The Neuroskeptic has had a string of great posts in the last couple of weeks. I particularly enjoyed this one, wherein he exposes reveals himself to be an expert on all matters sexual, dopaminergic, and British.

According to a study in Nature, running barefoot may be better for our feet than running in shoes. Turns out that barefoot runners strike the ground with the middle or ball of the foot, greatly reducing the force of impact. This may explain why so many (shod) runners get injured every year, and is supposed to make sense to you if you’re one of those evolutionist folks who think humans evolved to run long distances over the course of millions of years. But since you and I both know god created shoes around the same time he was borrowing Adam’s ribs, we can dispense with that sort of silliness.

The Census Bureau has some ‘splaining to do. Over at Freakonomics, Justin Wolfers discusses a new paper that uncovers massive (and inadvertent) problems with large chunks of census data. The fact that the census bureau screwed up isn’t terribly surprising (though it does call a number of published findings into question); everyone who works with data makes mistakes now and then, and the Census Bureau works with most data than most people. What is surprising is that Census has apparently refused to correct the problem, which is going to leave a lot of people hanging.

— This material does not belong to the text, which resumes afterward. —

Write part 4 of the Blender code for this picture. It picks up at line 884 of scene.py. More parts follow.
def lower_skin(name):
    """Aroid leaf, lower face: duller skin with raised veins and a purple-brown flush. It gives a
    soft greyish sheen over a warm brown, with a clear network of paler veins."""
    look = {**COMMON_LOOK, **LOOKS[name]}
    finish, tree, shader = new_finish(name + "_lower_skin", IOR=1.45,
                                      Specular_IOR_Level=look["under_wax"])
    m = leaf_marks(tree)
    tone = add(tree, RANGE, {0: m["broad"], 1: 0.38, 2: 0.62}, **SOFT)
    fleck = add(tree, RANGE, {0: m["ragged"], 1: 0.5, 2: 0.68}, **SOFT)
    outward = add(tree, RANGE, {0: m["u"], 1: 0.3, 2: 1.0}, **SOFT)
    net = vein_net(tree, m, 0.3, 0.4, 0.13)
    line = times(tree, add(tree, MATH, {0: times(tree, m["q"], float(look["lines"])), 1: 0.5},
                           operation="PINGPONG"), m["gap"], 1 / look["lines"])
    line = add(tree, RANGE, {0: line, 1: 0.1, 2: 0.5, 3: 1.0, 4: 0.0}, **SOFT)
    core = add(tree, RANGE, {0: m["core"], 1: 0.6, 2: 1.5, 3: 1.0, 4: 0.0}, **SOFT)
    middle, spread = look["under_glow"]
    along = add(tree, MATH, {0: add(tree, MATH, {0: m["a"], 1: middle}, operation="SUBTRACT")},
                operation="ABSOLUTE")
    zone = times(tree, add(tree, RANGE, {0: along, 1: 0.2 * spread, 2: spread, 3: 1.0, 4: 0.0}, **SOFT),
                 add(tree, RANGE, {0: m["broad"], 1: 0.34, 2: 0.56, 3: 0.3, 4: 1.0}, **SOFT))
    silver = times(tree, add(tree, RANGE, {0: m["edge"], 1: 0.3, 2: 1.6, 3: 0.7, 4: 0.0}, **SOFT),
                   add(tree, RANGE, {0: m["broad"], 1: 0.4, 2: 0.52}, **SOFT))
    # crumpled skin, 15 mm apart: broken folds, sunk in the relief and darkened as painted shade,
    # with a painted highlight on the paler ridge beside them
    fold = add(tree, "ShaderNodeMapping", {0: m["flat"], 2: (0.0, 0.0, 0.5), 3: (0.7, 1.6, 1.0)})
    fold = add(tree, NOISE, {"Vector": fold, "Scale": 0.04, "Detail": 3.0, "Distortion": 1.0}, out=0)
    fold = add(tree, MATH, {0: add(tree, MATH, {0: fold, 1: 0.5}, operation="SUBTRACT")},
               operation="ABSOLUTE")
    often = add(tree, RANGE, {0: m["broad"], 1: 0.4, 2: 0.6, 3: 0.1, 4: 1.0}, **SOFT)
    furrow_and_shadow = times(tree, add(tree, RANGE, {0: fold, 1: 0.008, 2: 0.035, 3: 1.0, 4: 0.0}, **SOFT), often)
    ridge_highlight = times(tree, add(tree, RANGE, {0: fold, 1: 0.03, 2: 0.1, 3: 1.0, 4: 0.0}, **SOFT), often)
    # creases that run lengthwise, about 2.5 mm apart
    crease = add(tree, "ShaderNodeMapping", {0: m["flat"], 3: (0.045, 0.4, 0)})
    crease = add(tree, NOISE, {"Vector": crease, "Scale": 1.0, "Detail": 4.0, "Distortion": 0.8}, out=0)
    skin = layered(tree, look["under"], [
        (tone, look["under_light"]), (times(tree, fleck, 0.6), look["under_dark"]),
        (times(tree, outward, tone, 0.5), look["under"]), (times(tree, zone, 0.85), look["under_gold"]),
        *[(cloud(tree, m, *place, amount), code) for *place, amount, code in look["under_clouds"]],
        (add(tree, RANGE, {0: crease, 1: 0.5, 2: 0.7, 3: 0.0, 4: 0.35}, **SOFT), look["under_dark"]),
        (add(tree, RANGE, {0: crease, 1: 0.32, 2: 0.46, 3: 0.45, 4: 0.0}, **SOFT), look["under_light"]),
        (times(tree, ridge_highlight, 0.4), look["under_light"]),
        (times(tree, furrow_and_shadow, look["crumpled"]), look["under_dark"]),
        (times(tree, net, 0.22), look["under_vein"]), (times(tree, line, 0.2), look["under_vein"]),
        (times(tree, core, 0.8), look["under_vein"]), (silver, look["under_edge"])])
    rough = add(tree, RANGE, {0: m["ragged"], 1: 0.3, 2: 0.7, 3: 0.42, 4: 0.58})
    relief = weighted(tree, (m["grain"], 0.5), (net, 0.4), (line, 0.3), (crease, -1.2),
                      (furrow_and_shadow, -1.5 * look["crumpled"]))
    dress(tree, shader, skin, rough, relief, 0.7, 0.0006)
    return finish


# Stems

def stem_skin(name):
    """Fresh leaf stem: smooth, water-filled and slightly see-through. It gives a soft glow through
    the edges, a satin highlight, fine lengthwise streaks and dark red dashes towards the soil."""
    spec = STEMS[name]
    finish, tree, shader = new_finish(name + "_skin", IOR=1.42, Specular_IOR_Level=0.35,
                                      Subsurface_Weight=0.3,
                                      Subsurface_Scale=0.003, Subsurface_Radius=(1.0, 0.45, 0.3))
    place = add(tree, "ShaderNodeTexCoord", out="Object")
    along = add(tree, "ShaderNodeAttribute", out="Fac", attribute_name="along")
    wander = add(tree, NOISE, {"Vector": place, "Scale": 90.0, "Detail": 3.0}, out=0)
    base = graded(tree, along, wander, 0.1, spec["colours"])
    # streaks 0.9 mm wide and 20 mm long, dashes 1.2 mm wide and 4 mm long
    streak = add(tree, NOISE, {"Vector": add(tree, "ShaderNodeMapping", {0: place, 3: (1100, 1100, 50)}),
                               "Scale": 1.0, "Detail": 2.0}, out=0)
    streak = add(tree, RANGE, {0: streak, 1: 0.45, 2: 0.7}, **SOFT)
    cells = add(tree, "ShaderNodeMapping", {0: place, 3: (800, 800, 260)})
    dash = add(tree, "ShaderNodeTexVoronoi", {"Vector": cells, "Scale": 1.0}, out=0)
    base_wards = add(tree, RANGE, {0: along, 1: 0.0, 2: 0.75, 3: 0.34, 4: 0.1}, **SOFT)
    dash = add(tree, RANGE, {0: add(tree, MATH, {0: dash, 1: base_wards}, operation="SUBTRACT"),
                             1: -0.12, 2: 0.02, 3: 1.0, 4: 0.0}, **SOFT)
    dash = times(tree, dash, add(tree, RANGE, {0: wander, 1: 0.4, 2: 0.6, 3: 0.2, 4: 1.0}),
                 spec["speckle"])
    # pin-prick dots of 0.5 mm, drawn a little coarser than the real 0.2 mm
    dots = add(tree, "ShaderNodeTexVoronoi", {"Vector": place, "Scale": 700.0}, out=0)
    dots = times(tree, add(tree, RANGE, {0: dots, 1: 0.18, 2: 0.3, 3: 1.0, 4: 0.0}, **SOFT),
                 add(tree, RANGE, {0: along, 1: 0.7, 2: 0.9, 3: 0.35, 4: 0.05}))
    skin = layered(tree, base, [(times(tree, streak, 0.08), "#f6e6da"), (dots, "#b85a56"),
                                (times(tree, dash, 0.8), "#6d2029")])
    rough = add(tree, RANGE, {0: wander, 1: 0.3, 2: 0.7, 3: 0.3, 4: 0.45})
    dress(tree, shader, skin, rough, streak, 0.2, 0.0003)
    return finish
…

Slime mold has evolved the capacity to plan metropolitan transit systems! So claims a study in last week’s issue of Science. Ok, that’s not exactly what the article shows. What Tero et al. do show is that slime mold naturally forms networks that have a structure with comparable efficiency to the Tokyo rail system. Which, if you think about it, kind of does mean that slime mold has the capacity to plan metropolitan transit systems.

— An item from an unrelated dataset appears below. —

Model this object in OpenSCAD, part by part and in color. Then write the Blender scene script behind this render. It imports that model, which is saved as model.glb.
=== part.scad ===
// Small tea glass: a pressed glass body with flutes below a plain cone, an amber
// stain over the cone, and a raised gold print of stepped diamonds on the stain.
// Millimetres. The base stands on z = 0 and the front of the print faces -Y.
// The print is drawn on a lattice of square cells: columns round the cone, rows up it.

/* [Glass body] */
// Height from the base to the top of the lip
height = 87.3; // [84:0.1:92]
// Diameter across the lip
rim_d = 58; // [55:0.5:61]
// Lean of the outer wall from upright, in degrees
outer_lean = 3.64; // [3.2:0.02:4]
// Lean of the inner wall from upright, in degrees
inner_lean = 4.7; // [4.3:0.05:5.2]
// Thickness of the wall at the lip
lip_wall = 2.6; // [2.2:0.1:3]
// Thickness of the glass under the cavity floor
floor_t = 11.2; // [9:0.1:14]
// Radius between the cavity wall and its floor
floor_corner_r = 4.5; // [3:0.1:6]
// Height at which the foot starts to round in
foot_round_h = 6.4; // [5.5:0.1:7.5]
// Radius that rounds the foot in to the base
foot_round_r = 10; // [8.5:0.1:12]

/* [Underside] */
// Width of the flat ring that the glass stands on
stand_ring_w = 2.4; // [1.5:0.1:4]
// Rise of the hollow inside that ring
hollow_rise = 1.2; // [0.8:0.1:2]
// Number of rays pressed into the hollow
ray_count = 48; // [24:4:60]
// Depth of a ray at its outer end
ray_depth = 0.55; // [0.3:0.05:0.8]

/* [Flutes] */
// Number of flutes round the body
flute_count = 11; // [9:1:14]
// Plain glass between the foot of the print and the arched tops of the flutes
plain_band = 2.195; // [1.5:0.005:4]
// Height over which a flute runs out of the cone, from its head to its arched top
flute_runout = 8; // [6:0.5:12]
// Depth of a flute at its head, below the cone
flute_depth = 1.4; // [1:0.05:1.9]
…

Projection Point is a neat website that measures something its creators term your “Risk Intelligence Quotient”. What’s interesting is that the site measures meta-cognitive judgments about risk rather than risk attitudes. In other words, it measures how much you know about how much you know, rather than how much you know. If that sounds confusing, spend 5 minutes answering 50 questions, and all will be made clear.

Pete Warden wants to divide up the US into 7 distinct chunks. Or at least, he wants to tell you how FaceBook thinks the US should be divided up, based on social connections between people in different geographic locations. There’s Stayathomia, Mormonia, and Socialistan. (Names have been deliberately altered to protect the guilty states.)

Each day in 2009, I asked every person with whom I had a meaningful encounter to submit a record of this meeting through an online survey. These reports form the heart of the 2009 Annual Report. From parents to old friends, to people I met for the first time, to my dentist… any time I felt that someone had discerned enough of my personality and activities, they were given a card with a URL and unique number to record their experience.